In the 151st game of a season in which they were unofficially eliminated from playoff contention about 100 games ago, the Cubs found a reason to celebrate. With a runner of third base in the bottom of the 11th inning on Friday, David DeJesus slapped an infield single through the right side to beat the Cardinals 5-4 and Dejesus’ teammates mobbed him on the mound.
The players danced, hopped up and down and hugged as though they’d broken the team’s storied curse and when DeJesus finally broke free of the scrum, he raised his arms triumphantly like a televangelist who’d just healed a leper live on television before skipping off triumphantly, hand in hand with a teammate in a we’re-off-to-see-the wizard-like reverie.
The camera panned to the stands and small clusters of hardy fans who had braved the 50 degree chill and showers cheered or simply gathered their belongings as the P.A. system blared the anthem “Go Cubs Go” out across the nearly empty old ballpark. Winter is right around the corner here in Chicago and another season of Cubs baseball is almost over. The North Siders are in danger of losing 100 games, but you wouldn’t know it after seeing the players’ jubilant response to their extra inning triumph on Friday.
Despite the win, the bleak reality of the team’s situation was driven home during Comcast SportsNet’s postgame report. The network asked fans to weigh in on whether Cubs’ pitcher Chris Volstad had “earned” a spot in the team’s rotation in 2013. Asking Cubs fans if they’d like to see Volstad, who is 3-10 and has a 6.26 ERA, back in the rotation next year is roughly akin to asking campers if they’d like to see Freddy Krueger at their campsites, but the fact that the question was even posed is a sad statement on the state of the franchise.
A win over the hated Cardinals is always a cause for celebration but is there something unseemly about a terrible team staging a rowdy celebration after a win? You don’t see NHL players on a last place club throwing their sticks and acting like they’d just recreated the Miracle on Ice when they pull of an overtime win. NFL and NBA players on hopeless teams are also typically pretty reserved when their teams win meaningless games.
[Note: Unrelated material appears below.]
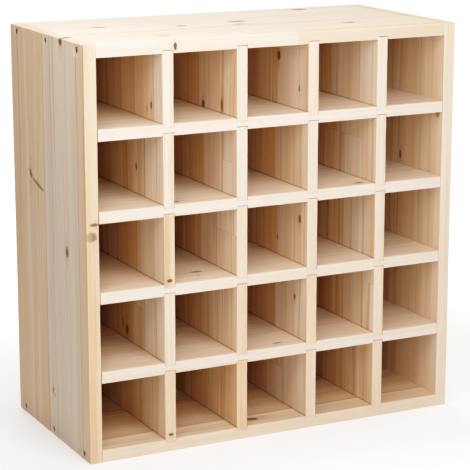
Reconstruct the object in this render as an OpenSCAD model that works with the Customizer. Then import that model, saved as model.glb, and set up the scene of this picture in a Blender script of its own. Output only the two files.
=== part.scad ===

Baseball is different. Bad teams have to endure defeat upwards of 100 times per year, far more than any other sport, and all that losing must take a toll on the players’ psyches. The fact that baseball players can find joy even in a dismal season is yet another reason to love a sport where even a bad team has a 40% chance of winning on any given day.
As brutal as this season has been, Cubs fans will miss the team when the season is over in the same twisted way that battered spouses feel bad when their husbands go to prison. We’re just used to having them around every day.
This weekend’s series against the Cardinals raised a dilemma for Cubs fans. Many wanted the team to lose so the Cubs could clinch the #2 pick in the draft but also want the Cardinals to miss the playoffs. In losing two of the weekend’s three contests, the Cubs may have actually struck exactly the right balance and found a way to win while losing. Next season is already right around the corner.